Missing for two years, runaway boy finally back in Kabul

In 2003, 11-year-old Jawad Hameed ran away from home, travelling some 400 km from Kabul to Islamabad. He slept in the park until he was moved to a shelter run by an Afghan women's association. He was reunited with his family this week, thanks for efforts by UNHCR and its Pakistani partner, SHARP.
17 March 2005
Jawad hugging his father in Islamabad after a two-year absence.

ISLAMABAD, Pakistan, March 17 (UNHCR) - Eleven-year-old Jawad Hameed was fed up with life in Kabul. "I used to go to school and after that I had to go to the mechanic workshop to earn some money," he explained, adding that he wished he could spend his day watching movies and playing sports instead.

His father, Abdul Hameed, recalled, "One day when I came home from work, my wife told me Jawad had not returned from the workshop. I didn't worry because sometimes his boss kept him longer when there was extra work. But the next day he told me Jawad had not come to work."

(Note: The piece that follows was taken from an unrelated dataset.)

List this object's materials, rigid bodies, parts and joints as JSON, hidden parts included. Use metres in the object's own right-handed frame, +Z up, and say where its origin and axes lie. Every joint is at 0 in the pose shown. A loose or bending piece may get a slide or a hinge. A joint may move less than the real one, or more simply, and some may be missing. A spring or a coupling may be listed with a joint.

Abdul searched the city, asking relatives if they had seen his son. He spent the next two years waiting for news, not knowing if the boy was dead or alive until the UN refugee agency contacted him recently.

What happened was that Jawad had run away from home, back to Pakistan where his family had spent three years in exile in the 1990s. His father worked as an electrician and sold French fries for a living in Islamabad and Rawalpindi after fleeing Afghanistan in 1994, but took the family back to Afghanistan in 1997 due to financial problems.

Perhaps seeking remnants of his past, Jawad left Kabul and crossed the Torkham border into Peshawar. He then moved on to Islamabad and Rawalpindi, travelling nearly 400 km on his own.

For four days he lived in a park beside Rawalpindi's busy market, playing with other children during the day and sleeping in the park at night.

"At the beginning I felt very happy among other children, who played in the park. But in the night I felt scared," Jawad recalled. "One morning I was sitting on the bench alone and watching some people who were joking and doing exercise in the park when some person I didn't know came and asked me who I was and where I lived.

"I told him I was alone and my family lived in Kabul. He handed me over to the park's security guards and they called the Edhi Foundation," he said, referring to the Pakistani charity that provides humanitarian services ranging from shelter to ambulances.

After a week at the Edhi Welfare Centre in Rawalpindi, a visiting UNHCR team moved him to a shelter for runaway children managed by the Afghan charity, the Revolutionary Afghan Women's Association (RAWA). RAWA provided food and medical care and enrolled him in a formal education programme. With proper care and attention, the troubled child became a hardworking student in second grade.

Late last year, another Afghan child recognized Jawad and told the shelter's caretaker, Jan Agha, that the boy's uncle lived in Rawalpindi. Agha alerted the Society for Human Rights and Prisoners Aid (SHARP), and a team from UNHCR and SHARP brought him to his uncle, who immediately identified his missing nephew and set about contacting the family in Kabul.

On Monday, two years after his disappearance, UNHCR staff brought Jawad, now 13, from the shelter to the SHARP office in Islamabad, where his father was waiting anxiously. As the two hugged in joy, Hameed promised he would not force his son to work after school, while Jawad promised never to run away again.